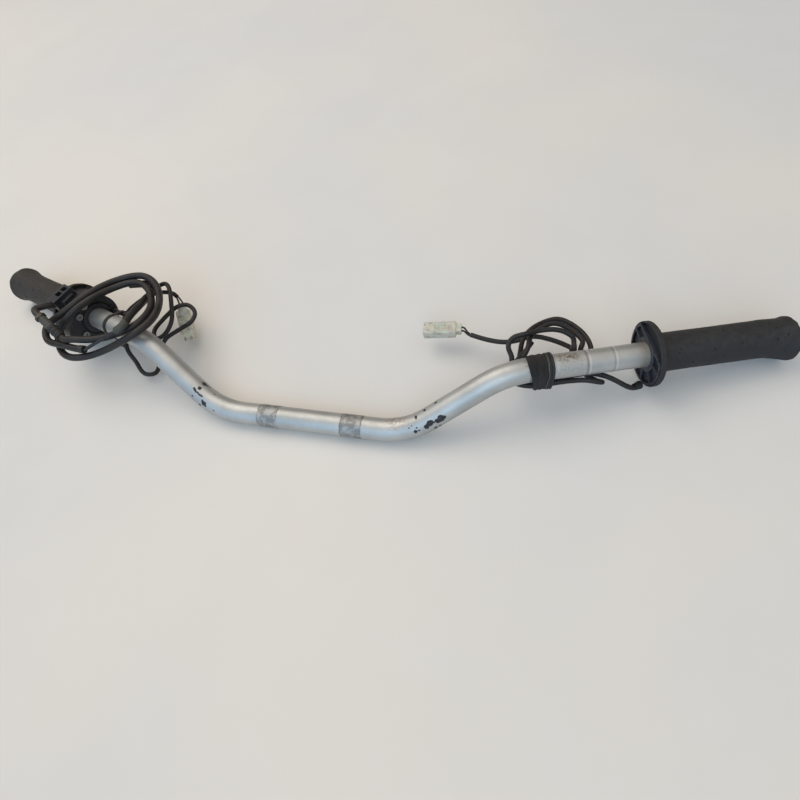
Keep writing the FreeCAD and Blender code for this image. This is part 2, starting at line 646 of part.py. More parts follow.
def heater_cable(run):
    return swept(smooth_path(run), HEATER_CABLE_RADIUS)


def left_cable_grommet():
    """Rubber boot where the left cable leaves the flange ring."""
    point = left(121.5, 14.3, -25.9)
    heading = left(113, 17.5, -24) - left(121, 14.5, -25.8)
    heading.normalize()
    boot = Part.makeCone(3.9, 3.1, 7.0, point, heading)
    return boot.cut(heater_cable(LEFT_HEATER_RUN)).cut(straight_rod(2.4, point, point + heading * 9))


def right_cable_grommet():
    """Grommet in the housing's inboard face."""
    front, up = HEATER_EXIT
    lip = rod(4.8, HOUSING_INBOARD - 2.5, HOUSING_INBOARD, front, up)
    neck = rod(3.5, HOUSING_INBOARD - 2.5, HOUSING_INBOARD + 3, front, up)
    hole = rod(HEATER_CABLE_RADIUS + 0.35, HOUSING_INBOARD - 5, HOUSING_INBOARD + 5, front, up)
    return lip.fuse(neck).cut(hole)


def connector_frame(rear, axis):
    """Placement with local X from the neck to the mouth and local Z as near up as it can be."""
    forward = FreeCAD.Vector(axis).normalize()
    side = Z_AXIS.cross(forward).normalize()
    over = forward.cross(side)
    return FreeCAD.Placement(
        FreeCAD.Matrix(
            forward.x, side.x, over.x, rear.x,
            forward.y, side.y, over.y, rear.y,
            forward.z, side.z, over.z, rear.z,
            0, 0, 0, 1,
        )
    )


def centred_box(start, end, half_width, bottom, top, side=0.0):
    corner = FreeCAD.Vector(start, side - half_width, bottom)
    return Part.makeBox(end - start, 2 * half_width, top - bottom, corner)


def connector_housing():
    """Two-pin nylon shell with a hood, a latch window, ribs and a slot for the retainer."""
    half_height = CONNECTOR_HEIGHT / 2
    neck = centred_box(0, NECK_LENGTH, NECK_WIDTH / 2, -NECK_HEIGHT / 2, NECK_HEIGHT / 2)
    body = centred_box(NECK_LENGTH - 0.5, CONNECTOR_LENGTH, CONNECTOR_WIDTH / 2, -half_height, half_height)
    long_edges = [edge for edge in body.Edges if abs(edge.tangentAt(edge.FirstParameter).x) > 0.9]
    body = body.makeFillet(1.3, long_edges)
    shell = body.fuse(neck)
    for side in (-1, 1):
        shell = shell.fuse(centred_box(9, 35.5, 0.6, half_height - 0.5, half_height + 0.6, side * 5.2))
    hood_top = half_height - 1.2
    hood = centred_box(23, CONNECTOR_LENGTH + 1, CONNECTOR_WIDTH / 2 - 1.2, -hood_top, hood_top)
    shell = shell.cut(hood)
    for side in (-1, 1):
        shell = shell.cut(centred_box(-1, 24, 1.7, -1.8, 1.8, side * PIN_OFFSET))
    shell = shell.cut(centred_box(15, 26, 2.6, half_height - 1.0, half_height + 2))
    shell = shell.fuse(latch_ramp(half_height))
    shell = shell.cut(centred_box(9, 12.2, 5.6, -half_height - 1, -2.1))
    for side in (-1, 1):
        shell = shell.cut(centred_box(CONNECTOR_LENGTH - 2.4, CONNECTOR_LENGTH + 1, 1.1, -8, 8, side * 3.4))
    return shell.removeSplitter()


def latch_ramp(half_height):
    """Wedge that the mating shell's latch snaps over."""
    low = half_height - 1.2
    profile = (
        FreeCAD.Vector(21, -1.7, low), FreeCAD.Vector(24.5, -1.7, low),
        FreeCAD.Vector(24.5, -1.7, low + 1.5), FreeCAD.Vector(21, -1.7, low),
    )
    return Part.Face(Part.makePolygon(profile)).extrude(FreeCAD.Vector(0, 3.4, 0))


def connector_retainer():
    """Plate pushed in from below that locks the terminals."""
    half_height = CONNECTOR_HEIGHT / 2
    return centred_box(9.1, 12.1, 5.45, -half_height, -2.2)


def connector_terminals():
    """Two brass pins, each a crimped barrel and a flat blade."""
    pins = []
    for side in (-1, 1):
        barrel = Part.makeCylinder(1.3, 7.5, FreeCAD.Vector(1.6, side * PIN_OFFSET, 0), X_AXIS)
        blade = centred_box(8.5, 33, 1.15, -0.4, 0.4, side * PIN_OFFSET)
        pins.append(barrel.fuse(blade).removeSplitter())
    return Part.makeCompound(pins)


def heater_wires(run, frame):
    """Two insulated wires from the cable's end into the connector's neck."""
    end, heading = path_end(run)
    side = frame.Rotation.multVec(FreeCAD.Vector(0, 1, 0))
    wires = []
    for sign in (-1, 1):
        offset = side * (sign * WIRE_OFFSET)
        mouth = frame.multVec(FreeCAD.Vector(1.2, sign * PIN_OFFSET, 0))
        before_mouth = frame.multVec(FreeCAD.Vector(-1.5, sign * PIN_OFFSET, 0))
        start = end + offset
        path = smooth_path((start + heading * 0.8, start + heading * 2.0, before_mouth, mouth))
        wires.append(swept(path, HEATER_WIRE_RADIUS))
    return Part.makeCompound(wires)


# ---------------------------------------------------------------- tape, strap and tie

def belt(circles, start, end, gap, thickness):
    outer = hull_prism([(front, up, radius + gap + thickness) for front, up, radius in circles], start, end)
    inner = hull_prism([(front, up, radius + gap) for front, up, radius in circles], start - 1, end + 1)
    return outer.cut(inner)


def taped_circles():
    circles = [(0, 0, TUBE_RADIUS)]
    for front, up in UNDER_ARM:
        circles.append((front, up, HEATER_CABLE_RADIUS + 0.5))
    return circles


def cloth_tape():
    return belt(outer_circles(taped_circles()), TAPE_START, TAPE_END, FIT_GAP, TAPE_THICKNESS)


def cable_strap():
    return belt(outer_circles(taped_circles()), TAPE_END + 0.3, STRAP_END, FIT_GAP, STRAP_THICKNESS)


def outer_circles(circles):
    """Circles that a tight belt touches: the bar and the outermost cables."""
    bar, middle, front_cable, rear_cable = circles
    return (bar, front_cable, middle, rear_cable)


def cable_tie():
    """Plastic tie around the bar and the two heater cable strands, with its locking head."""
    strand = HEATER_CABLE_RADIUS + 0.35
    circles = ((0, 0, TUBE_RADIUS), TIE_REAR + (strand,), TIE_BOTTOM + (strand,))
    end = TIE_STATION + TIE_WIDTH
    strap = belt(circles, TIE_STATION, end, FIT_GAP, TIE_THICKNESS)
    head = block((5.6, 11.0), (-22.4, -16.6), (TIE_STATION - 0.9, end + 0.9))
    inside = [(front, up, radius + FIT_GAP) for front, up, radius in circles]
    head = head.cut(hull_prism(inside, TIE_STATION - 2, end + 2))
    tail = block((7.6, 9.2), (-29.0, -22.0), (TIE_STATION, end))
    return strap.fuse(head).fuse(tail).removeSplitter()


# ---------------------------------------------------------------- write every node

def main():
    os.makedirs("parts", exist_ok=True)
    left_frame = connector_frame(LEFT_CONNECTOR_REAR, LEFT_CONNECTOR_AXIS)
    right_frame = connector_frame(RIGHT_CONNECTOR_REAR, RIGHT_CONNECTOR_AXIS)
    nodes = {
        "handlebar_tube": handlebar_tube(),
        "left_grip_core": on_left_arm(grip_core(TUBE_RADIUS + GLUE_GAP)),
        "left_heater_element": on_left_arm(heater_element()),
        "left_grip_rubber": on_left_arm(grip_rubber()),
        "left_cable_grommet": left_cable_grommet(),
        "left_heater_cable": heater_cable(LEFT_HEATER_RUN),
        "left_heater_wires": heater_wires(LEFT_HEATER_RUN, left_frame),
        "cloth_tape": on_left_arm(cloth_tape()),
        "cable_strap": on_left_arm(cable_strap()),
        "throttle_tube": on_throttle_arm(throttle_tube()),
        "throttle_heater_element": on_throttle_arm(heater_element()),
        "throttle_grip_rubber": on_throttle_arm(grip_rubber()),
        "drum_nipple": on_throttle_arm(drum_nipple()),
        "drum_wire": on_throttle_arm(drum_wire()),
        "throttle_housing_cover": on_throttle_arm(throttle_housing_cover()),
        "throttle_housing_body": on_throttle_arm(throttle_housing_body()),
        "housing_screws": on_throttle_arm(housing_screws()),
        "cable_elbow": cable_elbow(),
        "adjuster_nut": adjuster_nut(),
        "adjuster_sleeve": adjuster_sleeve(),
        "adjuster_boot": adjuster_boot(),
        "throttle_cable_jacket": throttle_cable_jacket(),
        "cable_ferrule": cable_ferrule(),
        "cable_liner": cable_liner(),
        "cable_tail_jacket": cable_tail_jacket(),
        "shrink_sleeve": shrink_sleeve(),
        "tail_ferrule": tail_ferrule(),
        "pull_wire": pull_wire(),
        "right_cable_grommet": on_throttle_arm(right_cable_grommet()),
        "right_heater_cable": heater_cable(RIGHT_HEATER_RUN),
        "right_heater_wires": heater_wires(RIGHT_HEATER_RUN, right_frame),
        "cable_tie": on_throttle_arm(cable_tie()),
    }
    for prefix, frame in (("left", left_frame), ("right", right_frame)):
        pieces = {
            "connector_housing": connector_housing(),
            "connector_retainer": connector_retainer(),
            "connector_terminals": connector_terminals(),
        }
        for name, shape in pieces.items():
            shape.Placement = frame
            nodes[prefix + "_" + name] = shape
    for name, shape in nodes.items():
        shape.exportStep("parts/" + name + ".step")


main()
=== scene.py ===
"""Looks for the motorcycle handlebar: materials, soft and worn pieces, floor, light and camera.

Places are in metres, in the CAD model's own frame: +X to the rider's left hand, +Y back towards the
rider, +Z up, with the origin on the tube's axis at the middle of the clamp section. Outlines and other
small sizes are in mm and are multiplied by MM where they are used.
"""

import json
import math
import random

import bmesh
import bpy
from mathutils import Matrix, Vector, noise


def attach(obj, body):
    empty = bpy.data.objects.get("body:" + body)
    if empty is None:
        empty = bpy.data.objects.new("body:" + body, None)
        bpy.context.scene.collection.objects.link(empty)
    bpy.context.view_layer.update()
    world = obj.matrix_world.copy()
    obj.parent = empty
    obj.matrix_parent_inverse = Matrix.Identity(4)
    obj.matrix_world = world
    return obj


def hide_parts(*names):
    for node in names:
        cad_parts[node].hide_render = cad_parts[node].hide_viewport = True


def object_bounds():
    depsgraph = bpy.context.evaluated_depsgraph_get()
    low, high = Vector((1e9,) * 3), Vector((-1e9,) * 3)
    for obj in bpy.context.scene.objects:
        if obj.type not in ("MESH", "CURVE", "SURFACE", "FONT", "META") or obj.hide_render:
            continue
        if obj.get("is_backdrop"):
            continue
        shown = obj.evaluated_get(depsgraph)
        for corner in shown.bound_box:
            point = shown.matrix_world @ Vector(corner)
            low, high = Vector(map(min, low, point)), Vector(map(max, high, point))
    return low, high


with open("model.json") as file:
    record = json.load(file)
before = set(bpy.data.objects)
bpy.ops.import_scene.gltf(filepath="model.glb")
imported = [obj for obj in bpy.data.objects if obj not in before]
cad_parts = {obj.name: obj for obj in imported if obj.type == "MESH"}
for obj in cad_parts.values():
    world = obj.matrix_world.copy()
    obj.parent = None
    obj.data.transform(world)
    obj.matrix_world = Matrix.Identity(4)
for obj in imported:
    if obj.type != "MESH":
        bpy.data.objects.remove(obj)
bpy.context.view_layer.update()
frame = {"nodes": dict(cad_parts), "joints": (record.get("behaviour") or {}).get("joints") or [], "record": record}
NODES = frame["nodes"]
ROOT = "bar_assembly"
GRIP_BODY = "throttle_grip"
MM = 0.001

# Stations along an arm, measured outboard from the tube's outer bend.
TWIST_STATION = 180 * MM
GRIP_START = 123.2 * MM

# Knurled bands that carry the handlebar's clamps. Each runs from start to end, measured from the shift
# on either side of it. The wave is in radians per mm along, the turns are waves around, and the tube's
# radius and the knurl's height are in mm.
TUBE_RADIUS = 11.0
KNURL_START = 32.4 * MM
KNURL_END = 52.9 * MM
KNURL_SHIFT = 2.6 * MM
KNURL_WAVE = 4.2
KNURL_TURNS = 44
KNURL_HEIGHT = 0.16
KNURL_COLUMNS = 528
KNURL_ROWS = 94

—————

_Set task:_
Write out again only the lines from the line containing "name] = shape" through the line containing "obj.parent = None", both included, exactly as they are.

_Response to this task:_
            nodes[prefix + "_" + name] = shape
    for name, shape in nodes.items():
        shape.exportStep("parts/" + name + ".step")


main()
=== scene.py ===
"""Looks for the motorcycle handlebar: materials, soft and worn pieces, floor, light and camera.

Places are in metres, in the CAD model's own frame: +X to the rider's left hand, +Y back towards the
rider, +Z up, with the origin on the tube's axis at the middle of the clamp section. Outlines and other
small sizes are in mm and are multiplied by MM where they are used.
"""

import json
import math
import random

import bmesh
import bpy
from mathutils import Matrix, Vector, noise


def attach(obj, body):
    empty = bpy.data.objects.get("body:" + body)
    if empty is None:
        empty = bpy.data.objects.new("body:" + body, None)
        bpy.context.scene.collection.objects.link(empty)
    bpy.context.view_layer.update()
    world = obj.matrix_world.copy()
    obj.parent = empty
    obj.matrix_parent_inverse = Matrix.Identity(4)
    obj.matrix_world = world
    return obj


def hide_parts(*names):
    for node in names:
        cad_parts[node].hide_render = cad_parts[node].hide_viewport = True


def object_bounds():
    depsgraph = bpy.context.evaluated_depsgraph_get()
    low, high = Vector((1e9,) * 3), Vector((-1e9,) * 3)
    for obj in bpy.context.scene.objects:
        if obj.type not in ("MESH", "CURVE", "SURFACE", "FONT", "META") or obj.hide_render:
            continue
        if obj.get("is_backdrop"):
            continue
        shown = obj.evaluated_get(depsgraph)
        for corner in shown.bound_box:
            point = shown.matrix_world @ Vector(corner)
            low, high = Vector(map(min, low, point)), Vector(map(max, high, point))
    return low, high


with open("model.json") as file:
    record = json.load(file)
before = set(bpy.data.objects)
bpy.ops.import_scene.gltf(filepath="model.glb")
imported = [obj for obj in bpy.data.objects if obj not in before]
cad_parts = {obj.name: obj for obj in imported if obj.type == "MESH"}
for obj in cad_parts.values():
    world = obj.matrix_world.copy()
    obj.parent = None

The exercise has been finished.